INSTRUCTIONS FOR THE TASK: Reproduce precisely the lines of the listing below, starting with the line that contains "fray_2_near();" and stopping after the line that contains "obj.matrix_world = world"; include nothing else.

COLLECTED DATA:
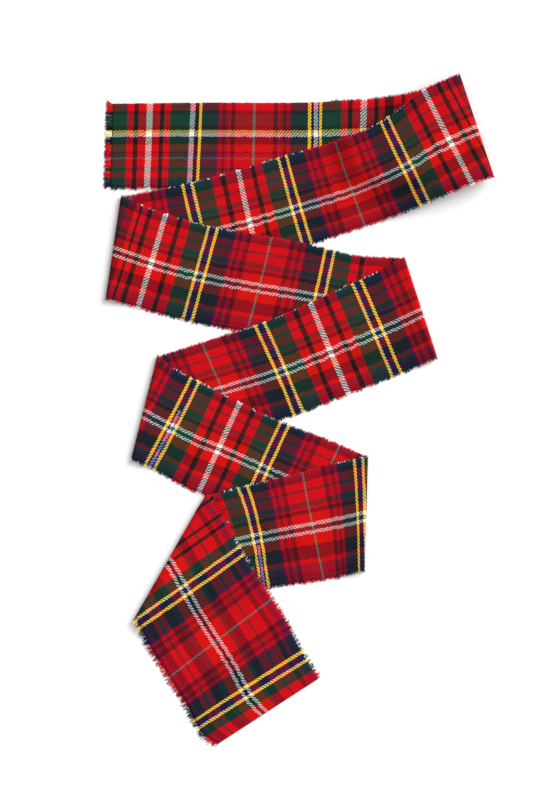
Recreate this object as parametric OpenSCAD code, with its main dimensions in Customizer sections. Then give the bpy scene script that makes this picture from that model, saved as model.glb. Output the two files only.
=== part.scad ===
// A long narrow strip of tartan wool cloth, laid on a level surface in a zigzag
// of seven lays and six folds. Each lay starts on top of the one before it and
// then slopes down to the surface.
// Units are millimetres and +Z is up. The strip stands on z = 0, with the
// origin under the middle of the whole zigzag. +Y runs from the last lay
// towards the first.

/* [Cloth] */
// Thickness of the wool cloth
cloth = 1; // [0.6:0.1:2]
// Air left between one lay and the next
air = 0.4; // [0.2:0.1:1]
// Length of the loose yarn ends along the torn edges
fringe = 2.5; // [1:0.5:6]
// Thickness of the band of loose yarn ends
fringe_height = 0.5; // [0.2:0.1:1]

/* [Folds] */
// Height of the first fold, which stands up most
first_fold_height = 10; // [4:1:16]
// Height of each later fold
fold_height = 5; // [3:0.5:10]
// How far the end of the first lay lifts off the surface
first_fold_lift = 4; // [0:0.5:6]
// Length over which the far side of the second lay drops from the first fold
first_run_far = 110; // [40:5:150]
// Length over which the near side of the second lay drops from the first fold
first_run_near = 60; // [30:5:120]
// Length over which a lay drops from its fold to the lay below
fold_run = 35; // [20:5:60]

/* [Corners] */
// Far corner of the free end of the first lay
start_far = [-178, 288];
// Near corner of the free end of the first lay
start_near = [-180, 210];
// Far side of the place where the first lay starts to rise
rise_far = [31, 289];
// Near side of the place where the first lay starts to rise
rise_near = [36, 210];
// Ends of the first fold line, far end first
fold_line_1 = [[147, 312], [178, 219]];
// Ends of the second fold line
fold_line_2 = [[-163, 200], [-177, 106]];
// Ends of the third fold line
fold_line_3 = [[99, 142], [129, 50]];
// Ends of the fourth fold line
fold_line_4 = [[-129, 50], [-153, -45]];
// Ends of the fifth fold line
fold_line_5 = [[64, -44], [61, -149]];
// Ends of the sixth fold line, which lies across the corner
fold_line_6 = [[-84, -81], [-150, -196]];
// Ends of the straight cut that closes the last lay
cut_line = [[20, -252], [-74, -313]];

/* [Crossings] */
// Where the second lay leaves the first
leave_1 = [-108, 209.5];
// Where the third lay leaves the second
leave_2 = [8, 156];
// Where the fourth lay leaves the third
leave_3 = [-51, 75];
// Where the fifth lay leaves the fourth
leave_4 = [-19, -10];
// Where the sixth lay leaves the fifth
leave_5 = [-80, -79];
// Where the seventh lay leaves the sixth
leave_6 = [-33, -166];

/* [Colours] */
// Scarlet wool
scarlet = [0.75, 0.06, 0.08];
// Dark green wool
green = [0.08, 0.22, 0.14];
// Navy wool
navy = [0.1, 0.11, 0.25];

/* [Hidden] */
step_up = cloth + air;
first_clearance = 0.8;
fringe_gap = 0.2;
fringe_lift = (cloth - fringe_height) / 2;
cut_over = 1;
last_mid_run = 70;
$fn = 64;

// A point at plan position p and height z.
function at(p, z) = [p[0], p[1], z];

// The point a distance d from a on the way to b.
function toward(a, b, d) = a + d * (b - a) / norm(b - a);

// The plan direction square to the line from a to b, on its left.
function left_of(a, b) = [a[1] - b[1], b[0] - a[0]] / norm(b - a);

// The corners of one lay along its far edge and its near edge. It starts at a
// fold of height h, meets the lay below after a run, leaves it, and ends at the
// next fold.
function far_edge(from, leave, to, run, h, low, end) = [
    at(from[0], h),
    at(toward(from[0], leave, run), low),
    at(leave, step_up),
    at(to[0], end)
];
function near_edge(from, leave, to, run, h, low, end) = [
    at(from[1], h),
    at(toward(from[1], leave, run), low),
    at(leave, 0),
    at(to[1], end)
];

top_1 = first_fold_lift + first_fold_height - cloth;
low_1 = step_up + first_clearance;
top_fold = fold_height - cloth;
last_mid = toward(fold_line_6[1], cut_line[1], last_mid_run);

far_1 = [at(start_far, 0), at(rise_far, 0), at(fold_line_1[0], first_fold_lift)];
near_1 = [at(start_near, 0), at(rise_near, 0), at(fold_line_1[1], first_fold_lift)];
far_2 = far_edge(fold_line_1, leave_1, fold_line_2, first_run_far, top_1, low_1, 0);
near_2 = near_edge(fold_line_1, leave_2, fold_line_2, first_run_near, top_1, low_1, 0);
far_3 = far_edge(fold_line_2, leave_2, fold_line_3, fold_run, top_fold, step_up, 0);
near_3 = near_edge(fold_line_2, leave_3, fold_line_3, fold_run, top_fold, step_up, 0);
far_4 = far_edge(fold_line_3, leave_3, fold_line_4, fold_run, top_fold, step_up, 0);
near_4 = near_edge(fold_line_3, leave_4, fold_line_4, fold_run, top_fold, step_up, 0);
far_5 = far_edge(fold_line_4, leave_4, fold_line_5, fold_run, top_fold, step_up, 0);
near_5 = near_edge(fold_line_4, leave_5, fold_line_5, fold_run, top_fold, step_up, 0);
far_6 = far_edge(fold_line_5, leave_5, fold_line_6, fold_run, top_fold, step_up, step_up);
near_6 = near_edge(fold_line_5, leave_6, fold_line_6, fold_run, top_fold, step_up, step_up);
far_7 = far_edge(fold_line_6, leave_6, cut_line, fold_run, step_up + top_fold, 2 * step_up, 0);
near_7 = near_edge(fold_line_6, last_mid, cut_line, fold_run, step_up + top_fold, 2 * step_up, 0);

// A sheet of thickness t whose underside runs through the corners of two
// edges. The far edge is on the left of a lay that runs towards +X, and on the
// right of one that runs back, which turns every face over.
module sheet(far, near, t, turned) {
    n = len(far);
    last = n - 1;
    steps = [0 : n - 2];
    under = concat(far, near);
    points = concat(under, [for (p = under) p + [0, 0, t]]);
    m = 2 * n;
    underside = [for (i = steps) each [[i, n + i, i + 1], [n + i, n + i + 1, i + 1]]];
    upside = [
        for (i = steps) each [
            [m + i + 1, m + n + i, m + i],
            [m + i + 1, m + n + i + 1, m + n + i]
        ]
    ];
    far_side = [for (i = steps) [i, i + 1, m + i + 1, m + i]];
    near_side = [for (i = steps) [n + i + 1, n + i, m + n + i, m + n + i + 1]];
    ends = [[n, 0, m, m + n], [last, n + last, m + n + last, m + last]];
    faces = concat(underside, upside, far_side, near_side, ends);
    turned_faces = [for (f = faces) [for (k = [len(f) - 1 : -1 : 0]) f[k]]];
    polyhedron(points = points, faces = turned ? turned_faces : faces);
}

// Half a tube of height h over a fold line whose lower lay is at height z.
// Side is 1 when the fold closes the strip on +X and -1 when on -X.
module bend(line, z, h, side) {
    run = line[0] - line[1];
    length = norm(run);
    translate([line[1][0], line[1][1], z + h / 2])
    rotate([0, 0, -atan2(run[0], run[1])])
    difference() {
        rotate([-90, 0, 0])
        cylinder(h = length, d = h);
        translate([0, -cut_over, 0])
        rotate([-90, 0, 0])
        cylinder(h = length + 2 * cut_over, d = h - 2 * cloth);
        translate([side > 0 ? -h : 0, -cut_over, -h])
        cube([h, length + 2 * cut_over, 2 * h]);
    }
}

// The band of loose yarn ends outside an edge. Out is its plan direction.
module fray(edge, out, turned) {
    inner = [for (p = edge) p + at(fringe_gap * out, fringe_lift)];
    outer = [for (p = edge) p + at((fringe_gap + fringe) * out, fringe_lift)];
    sheet(outer, inner, fringe_height, turned);
}

// The loose ends on the far and near edges of a lay that runs towards +X.
module fray_far(edge) {
    fray(edge, left_of(edge[0], edge[len(edge) - 1]), false);
}
module fray_near(edge) {
    fray(edge, -left_of(edge[0], edge[len(edge) - 1]), true);
}

// The same for a lay that runs back towards -X.
module fray_far_back(edge) {
    fray(edge, -left_of(edge[0], edge[len(edge) - 1]), true);
}
module fray_near_back(edge) {
    fray(edge, left_of(edge[0], edge[len(edge) - 1]), false);
}

module lay_1() {
    color(scarlet)
    linear_extrude(cloth)
    polygon([start_near, rise_near, rise_far, start_far]);
}
module lay_1_rise() {
    color(green)
    sheet([far_1[1], far_1[2]], [near_1[1], near_1[2]], cloth, false);
}
module lay_2() {
    color(scarlet)
    sheet(far_2, near_2, cloth, true);
}
module lay_3() {
    color(green)
    sheet(far_3, near_3, cloth, false);
}
module lay_4() {
    color(scarlet)
    sheet(far_4, near_4, cloth, true);
}
module lay_5() {
    color(green)
    sheet(far_5, near_5, cloth, false);
}
module lay_6() {
    color(scarlet)
    sheet(far_6, near_6, cloth, true);
}
module lay_7() {
    color(green)
    sheet(far_7, near_7, cloth, false);
}

module fold_1() {
    color(navy)
    bend(fold_line_1, first_fold_lift, first_fold_height, 1);
}
module fold_2() {
    color(navy)
    bend(fold_line_2, 0, fold_height, -1);
}
module fold_3() {
    color(navy)
    bend(fold_line_3, 0, fold_height, 1);
}
module fold_4() {
    color(navy)
    bend(fold_line_4, 0, fold_height, -1);
}
module fold_5() {
    color(navy)
    bend(fold_line_5, 0, fold_height, 1);
}
module fold_6() {
    color(navy)
    bend(fold_line_6, step_up, fold_height, -1);
}

module fray_1_end() {
    color(navy)
    fray([at(start_near, 0), at(start_far, 0)], [-1, 0], false);
}
module fray_1_far() {
    color(navy)
    fray_far(far_1);
}
module fray_1_near() {
    color(navy)
    fray_near(near_1);
}
module fray_2_far() {
    color(navy)
    fray_far_back(far_2);
}
module fray_2_near() {
    color(navy)
    fray_near_back(near_2);
}
module fray_3_far() {
    color(navy)
    fray_far(far_3);
}
module fray_3_near() {
    color(navy)
    fray_near(near_3);
}
module fray_4_far() {
    color(navy)
    fray_far_back(far_4);
}
module fray_4_near() {
    color(navy)
    fray_near_back(near_4);
}
module fray_5_far() {
    color(navy)
    fray_far(far_5);
}
module fray_5_near() {
    color(navy)
    fray_near(near_5);
}
module fray_6_far() {
    color(navy)
    fray_far_back(far_6);
}
module fray_6_near() {
    color(navy)
    fray_near_back(near_6);
}
module fray_7_far() {
    color(navy)
    fray_far(far_7);
}
module fray_7_near() {
    color(navy)
    fray_near(near_7);
}

lay_1();
lay_1_rise();
lay_2();
lay_3();
lay_4();
lay_5();
lay_6();
lay_7();
fold_1();
fold_2();
fold_3();
fold_4();
fold_5();
fold_6();
fray_1_end();
fray_1_far();
fray_1_near();
fray_2_far();
fray_2_near();
fray_3_far();
fray_3_near();
fray_4_far();
fray_4_near();
fray_5_far();
fray_5_near();
fray_6_far();
fray_6_near();
fray_7_far();
fray_7_near();
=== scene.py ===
import math

import bpy
import numpy as np
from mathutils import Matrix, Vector


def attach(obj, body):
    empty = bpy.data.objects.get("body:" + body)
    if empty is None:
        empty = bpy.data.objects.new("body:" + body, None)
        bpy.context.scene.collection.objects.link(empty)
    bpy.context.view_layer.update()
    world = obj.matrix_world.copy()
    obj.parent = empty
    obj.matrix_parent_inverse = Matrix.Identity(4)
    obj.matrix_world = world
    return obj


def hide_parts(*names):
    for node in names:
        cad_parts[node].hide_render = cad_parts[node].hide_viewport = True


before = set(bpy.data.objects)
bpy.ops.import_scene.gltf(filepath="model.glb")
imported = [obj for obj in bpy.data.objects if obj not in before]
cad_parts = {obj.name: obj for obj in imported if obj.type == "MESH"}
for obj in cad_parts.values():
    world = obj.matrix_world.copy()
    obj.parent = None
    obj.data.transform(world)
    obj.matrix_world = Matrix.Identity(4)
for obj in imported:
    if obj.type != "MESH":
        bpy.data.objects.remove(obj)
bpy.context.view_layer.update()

MM = 0.001
SEED = 11

# ---------------------------------------------------------------- the strip
# Every length here is in millimetres. The strip lies in seven lays. Each lay
# has a far edge and a near edge, given by a few points in the order in which
# the strip runs. A lay starts and ends on the fold lines of part.scad.

CLOTH = 1.1
REST = 0.55          # middle of the cloth above what it lies on
STEP_UP = 1.5        # middle of one lay above the middle of the lay below
STEP_REACH = 14.0    # how far a lay takes to drop off the edge of another
CELL = 2.3           # spacing of the cloth's rows and columns
ACROSS = 40          # columns across the strip
LOOP_STEPS = 8       # rows round each fold
LIFT_REACH = 120.0   # how far the lift at the first fold runs out
CALM_REACH = 30.0    # the waves fade in over this, going away from a fold
WAVE_HEIGHT = 0.19   # half the height of the cloth's low waves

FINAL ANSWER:
fray_2_near();
fray_3_far();
fray_3_near();
fray_4_far();
fray_4_near();
fray_5_far();
fray_5_near();
fray_6_far();
fray_6_near();
fray_7_far();
fray_7_near();
=== scene.py ===
import math

import bpy
import numpy as np
from mathutils import Matrix, Vector


def attach(obj, body):
    empty = bpy.data.objects.get("body:" + body)
    if empty is None:
        empty = bpy.data.objects.new("body:" + body, None)
        bpy.context.scene.collection.objects.link(empty)
    bpy.context.view_layer.update()
    world = obj.matrix_world.copy()
    obj.parent = empty
    obj.matrix_parent_inverse = Matrix.Identity(4)
    obj.matrix_world = world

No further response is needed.